|Date: ||Tue, 12 Aug 1997 23:49:10 GMT|
|Sender: ||"SPSSX(r) Discussion" <SPSSX-L@UGA.CC.UGA.EDU>|
|From: ||Ed <lukrite@REMOVESPAM.DILLONS.CO.UK>|
|Organization: ||UUNet UK server (post doesn't reflect views of UUNet UK)|
|Subject: ||Monte-Carlo simulation, am I doing it correctly??? Please help,
IF REPLYING TO THIS MESSAGE PLEASE REMOVE THE 'REMOVESPAM. ' LINE FROM
MY EMAIL ADDRESS.
I have a question with regards to the use of a monte carlo simulation
and whether I am using it correctly. My knowledge of stats is somewhat
sketchy, please bare with me.
Say that you have 100 numbers, the distibution of which is normal,
about a mean of zero. The null hypothesis is that the 100 numbers are
random. You then build a model that tries in some way to predict these
numbers. It makes predictions of positive or negative.

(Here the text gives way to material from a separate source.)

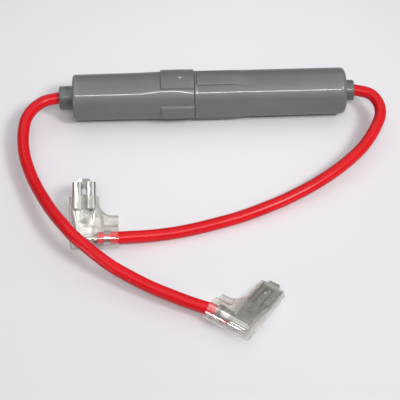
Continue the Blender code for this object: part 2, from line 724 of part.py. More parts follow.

The model makes 100 predictions (obviously) and makes 50 positive
predictions and 50 negative predictions. The model's accuracy, as far
as sign(+-) is concerned, right half the time, 50:50 (as you might
expect from a random predictor).
However, you notice that when the model predicts a postive number and
it is right, that number is a large (relatively speaking) positive
number and when it is wrong the 'wrong' number is a 'low' negative
number. The opposite is the case for the negative predictions (the
correct neg predictions are 'large' negative numbers and the incorrect
negative predictions are 'small' positive numbers). This seems to
suggest that while the model cannot predict the sign of the numbers,
it is having some success predicting the magnitude.
You're trying to find out how well the model is predicting the larger
numbers above what might be expected to be random.
This is what I did:
With Excel I simulated random 10,000 'predictions' of the numbers,
constrained so that there were always 50 positive predictions and 50
negative ones (as this is what the model did). On each run through the
data I computed the sum of all the negative predictions and the same
for all the positive predictions.
I then took the absolute value of those two sums and added them
together to get a 'score' (The higher the 'score' the more large
numbers were correctly predicted (randomly, in this case) for both -ve
and +ve predictions. I did this 10,000 times.
I then made a histogram of these scores and plotted the result of the
model on it, finding that the model's results were above the 90%
quartile, above 2 standard deviations. The graph was a nice normal
My question is, is this experiment correctly 'specified'?
Also, if the model had, for example, made 40 positive predictions and
60 negative predictions should the montecarlo simulation constrain the
random 'predictions' to 40 +ve and 60-ve in order to make a fair
comparison with the models predictions???
Any help would be appreciated. Note that the values for the numbers
that I am actually using are not necessary normally distributed.